What a Year of Train Sim Development Really Looked Like

Over the last year, Train Sim had 9 official releases, along with a steady stream of beta updates and behind-the-scenes work.

From the outside, that can look simple. A new version goes out, a few new features appear, and the game keeps moving forward. But when I look back at that year of development, what I see is the real shape of indie game development.

Some of it was visible right away. Public updates added new trains like the ČSD Class 754, British Class 360, and Peckett 0-4-0ST, along with a new Austria-Czech Republic themed level, multiplatform leaderboards, train filtering, vehicle crashing, and many improvements to steam visuals, track switching, UI, and bug fixes. Behind the scenes, the git history for that same period shows 126 commits, more than 700 file changes, and over 100,000 lines changed as Train Sim kept moving forward.

That is a big part of indie game development as I know it. It is not just about shipping the exciting parts. It is also about maintenance, iteration, cleanup, and making sure the game keeps getting better to play, not just bigger on paper.

Looking back at the updates, that balance really stands out. One release might add a new locomotive or level. Another might improve steam visuals, track switching, or train filtering. Another might focus on Creative Mode or a long list of bug fixes. Put together, those releases show a game being actively looked after.

That matters to me because Train Sim is not built by a large studio with endless time and resources behind it. I work on it alongside a full-time job and family life, which means a lot of the development happens in the hours around everything else. A lot of that work happens in ordinary evening moments, just me and my MacBook while the TV is on and life is still moving around me. That is part of what indie game development often looks like: not perfect uninterrupted blocks of time, but steady progress wherever you can make it.

So when I look at a year with 9 official releases, many beta updates, feature work, refactors, and technical cleanup, I do not just see output. I see persistence. I see late-night progress. I see the reality of trying to keep building something meaningful in limited time.

I think that is part of what people do not always see in indie game development. Not every long-running game is supported by a big team. Sometimes it is one person returning to the work whenever they can, fixing one more issue, improving one more system, and getting one more release out.

That may not be glamorous, but I think it matters.
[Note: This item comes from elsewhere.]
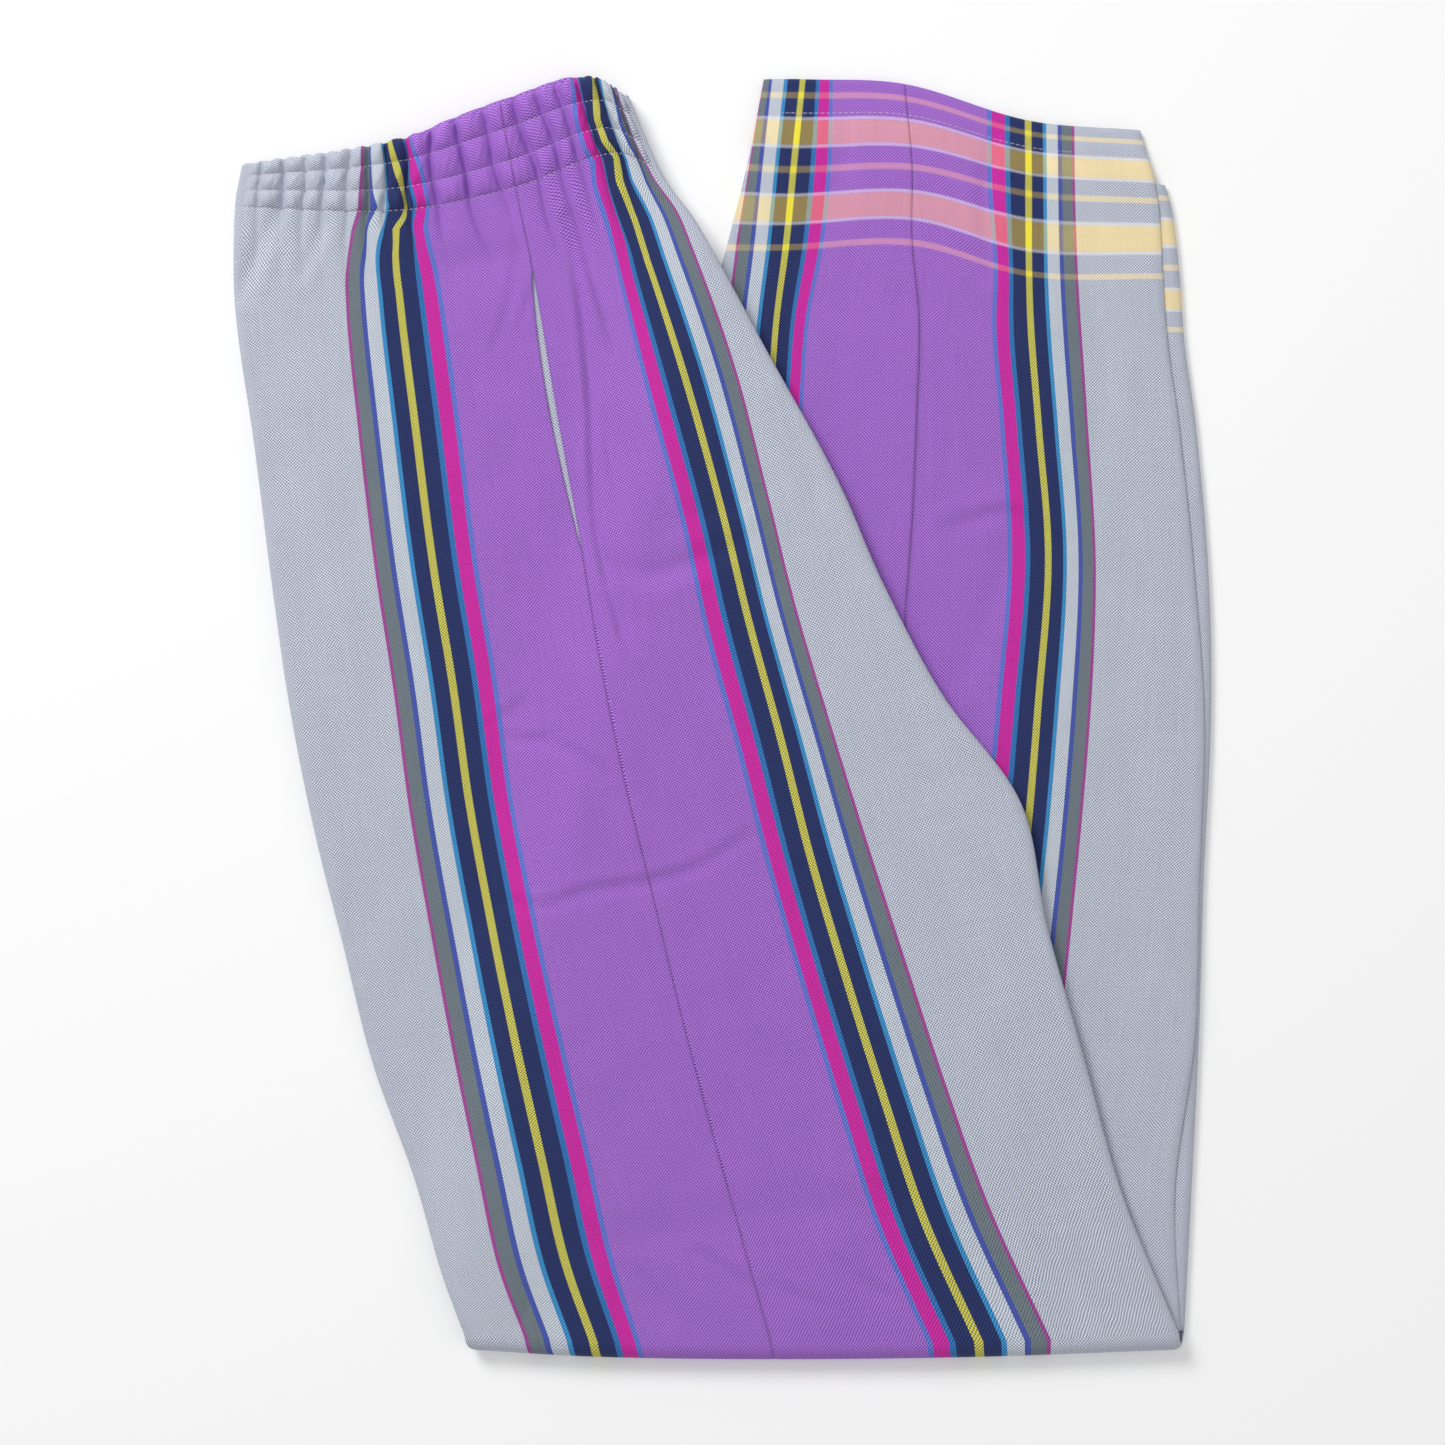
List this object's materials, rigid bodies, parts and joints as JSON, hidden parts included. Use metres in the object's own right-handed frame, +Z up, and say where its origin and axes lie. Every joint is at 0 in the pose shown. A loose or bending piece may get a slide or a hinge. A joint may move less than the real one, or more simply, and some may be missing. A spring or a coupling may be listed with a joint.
{
  "type": "folded kikoy trousers",
  "caption": "Pull-on woven cotton trousers with a gathered waist and border stripes, folded flat with the lower legs turned under at the knee.",
  "frame": {"origin": "on the surface the garment lies on, below the middle of its bounding box", "axes": "+Y from the knee fold towards the waist and hems, +Z up from the surface, +X to the right of someone at the knee fold looking towards the waist"},
  "size_m": [0.4015, 0.5265, 0.0156],
  "materials": {
    "striped_cotton": "plain-woven cotton with purple, navy, yellow, magenta, white and grey warp stripes",
    "hem_cotton": "the same cotton with cream and white weft bands, turned and stitched",
    "pale_cotton": "plain-woven pale blue-grey cotton"
  },
  "bodies": {
    "root": {"waist_casing_front": "striped_cotton", "waist_casing_back": "striped_cotton", "waist_casing_far": "striped_cotton", "left_leg_front": "striped_cotton", "left_leg_back": "striped_cotton", "right_leg_front": "striped_cotton", "right_leg_back": "striped_cotton", "left_hem_front": "hem_cotton", "left_hem_back": "hem_cotton", "right_hem_front": "hem_cotton", "right_hem_back": "hem_cotton", "pocket_facing": "pale_cotton", "hidden_layers_upper": "pale_cotton", "hidden_layers_lower": "pale_cotton"}
  },
  "joints": []
}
If a game is worth continuing, then it is worth showing up for consistently. It is worth improving even when the work is not flashy. It is worth revisiting systems that have become too large, fixing awkward edges, and making room for both new ideas and technical cleanup. Continued support does not happen by accident. It happens because someone keeps making time for it.

That is what this last year of Train Sim development looks like to me: not just a list of releases, but a record of continued care. A mix of feature work, bug fixing, refactoring, and persistence.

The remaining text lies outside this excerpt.